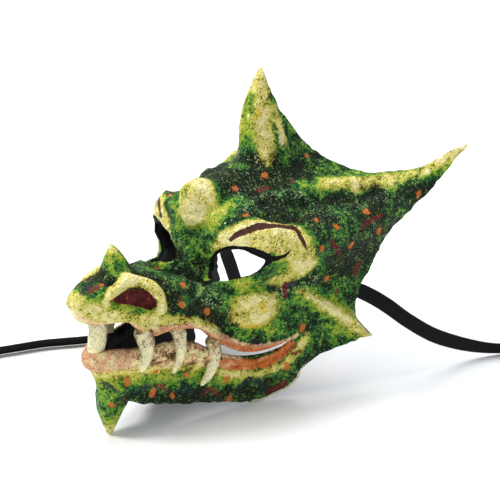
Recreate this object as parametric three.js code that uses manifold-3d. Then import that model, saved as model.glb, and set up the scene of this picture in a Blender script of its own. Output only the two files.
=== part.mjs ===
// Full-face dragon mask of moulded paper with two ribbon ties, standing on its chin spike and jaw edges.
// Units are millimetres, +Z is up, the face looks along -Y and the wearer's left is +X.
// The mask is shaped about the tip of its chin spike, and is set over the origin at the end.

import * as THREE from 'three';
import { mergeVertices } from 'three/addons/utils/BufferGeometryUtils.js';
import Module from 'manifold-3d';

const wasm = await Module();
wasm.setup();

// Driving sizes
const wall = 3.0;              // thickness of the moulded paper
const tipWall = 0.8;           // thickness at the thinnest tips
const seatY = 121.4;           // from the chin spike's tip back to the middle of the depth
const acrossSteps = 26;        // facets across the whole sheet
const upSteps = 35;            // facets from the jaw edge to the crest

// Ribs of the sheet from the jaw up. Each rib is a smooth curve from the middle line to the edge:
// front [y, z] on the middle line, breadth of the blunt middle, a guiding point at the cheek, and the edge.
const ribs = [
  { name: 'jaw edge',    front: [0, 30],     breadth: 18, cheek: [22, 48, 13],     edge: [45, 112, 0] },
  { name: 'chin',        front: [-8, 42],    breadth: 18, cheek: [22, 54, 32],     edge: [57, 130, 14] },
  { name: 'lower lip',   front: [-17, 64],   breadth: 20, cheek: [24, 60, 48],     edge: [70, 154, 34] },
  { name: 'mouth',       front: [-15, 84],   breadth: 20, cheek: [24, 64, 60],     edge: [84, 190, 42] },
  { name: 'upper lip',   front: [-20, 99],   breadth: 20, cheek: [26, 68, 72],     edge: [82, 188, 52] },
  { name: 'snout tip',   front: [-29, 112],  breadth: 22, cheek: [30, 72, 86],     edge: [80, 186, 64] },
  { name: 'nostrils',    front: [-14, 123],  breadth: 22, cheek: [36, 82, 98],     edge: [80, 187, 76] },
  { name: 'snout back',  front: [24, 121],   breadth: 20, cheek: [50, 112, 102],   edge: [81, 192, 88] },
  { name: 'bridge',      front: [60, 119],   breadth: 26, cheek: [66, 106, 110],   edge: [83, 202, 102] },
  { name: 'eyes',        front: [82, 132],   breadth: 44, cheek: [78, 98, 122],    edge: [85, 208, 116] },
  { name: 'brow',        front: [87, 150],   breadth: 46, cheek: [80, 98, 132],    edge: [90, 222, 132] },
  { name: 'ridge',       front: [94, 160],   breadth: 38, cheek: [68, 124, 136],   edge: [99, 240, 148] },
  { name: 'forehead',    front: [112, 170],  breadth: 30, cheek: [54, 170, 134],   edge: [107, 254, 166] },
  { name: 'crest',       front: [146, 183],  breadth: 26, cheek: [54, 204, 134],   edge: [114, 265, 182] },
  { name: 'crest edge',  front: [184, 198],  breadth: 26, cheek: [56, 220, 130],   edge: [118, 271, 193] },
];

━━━

== Exercise requirements ==
Extract the complete listing verbatim.

== Result below ==
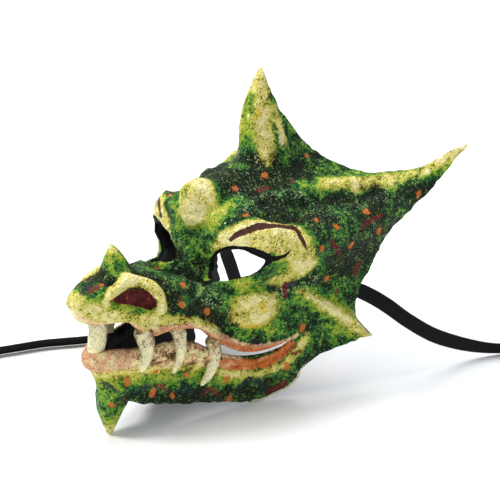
Recreate this object as parametric three.js code that uses manifold-3d. Then import that model, saved as model.glb, and set up the scene of this picture in a Blender script of its own. Output only the two files.
=== part.mjs ===
// Full-face dragon mask of moulded paper with two ribbon ties, standing on its chin spike and jaw edges.
// Units are millimetres, +Z is up, the face looks along -Y and the wearer's left is +X.
// The mask is shaped about the tip of its chin spike, and is set over the origin at the end.

import * as THREE from 'three';
import { mergeVertices } from 'three/addons/utils/BufferGeometryUtils.js';
import Module from 'manifold-3d';

const wasm = await Module();
wasm.setup();

// Driving sizes
const wall = 3.0;              // thickness of the moulded paper
const tipWall = 0.8;           // thickness at the thinnest tips
const seatY = 121.4;           // from the chin spike's tip back to the middle of the depth
const acrossSteps = 26;        // facets across the whole sheet
const upSteps = 35;            // facets from the jaw edge to the crest

// Ribs of the sheet from the jaw up. Each rib is a smooth curve from the middle line to the edge:
// front [y, z] on the middle line, breadth of the blunt middle, a guiding point at the cheek, and the edge.
const ribs = [
  { name: 'jaw edge',    front: [0, 30],     breadth: 18, cheek: [22, 48, 13],     edge: [45, 112, 0] },
  { name: 'chin',        front: [-8, 42],    breadth: 18, cheek: [22, 54, 32],     edge: [57, 130, 14] },
  { name: 'lower lip',   front: [-17, 64],   breadth: 20, cheek: [24, 60, 48],     edge: [70, 154, 34] },
  { name: 'mouth',       front: [-15, 84],   breadth: 20, cheek: [24, 64, 60],     edge: [84, 190, 42] },
  { name: 'upper lip',   front: [-20, 99],   breadth: 20, cheek: [26, 68, 72],     edge: [82, 188, 52] },
  { name: 'snout tip',   front: [-29, 112],  breadth: 22, cheek: [30, 72, 86],     edge: [80, 186, 64] },
  { name: 'nostrils',    front: [-14, 123],  breadth: 22, cheek: [36, 82, 98],     edge: [80, 187, 76] },
  { name: 'snout back',  front: [24, 121],   breadth: 20, cheek: [50, 112, 102],   edge: [81, 192, 88] },
  { name: 'bridge',      front: [60, 119],   breadth: 26, cheek: [66, 106, 110],   edge: [83, 202, 102] },
  { name: 'eyes',        front: [82, 132],   breadth: 44, cheek: [78, 98, 122],    edge: [85, 208, 116] },
  { name: 'brow',        front: [87, 150],   breadth: 46, cheek: [80, 98, 132],    edge: [90, 222, 132] },
  { name: 'ridge',       front: [94, 160],   breadth: 38, cheek: [68, 124, 136],   edge: [99, 240, 148] },
  { name: 'forehead',    front: [112, 170],  breadth: 30, cheek: [54, 170, 134],   edge: [107, 254, 166] },
  { name: 'crest',       front: [146, 183],  breadth: 26, cheek: [54, 204, 134],   edge: [114, 265, 182] },
  { name: 'crest edge',  front: [184, 198],  breadth: 26, cheek: [56, 220, 130],   edge: [118, 271, 193] },
];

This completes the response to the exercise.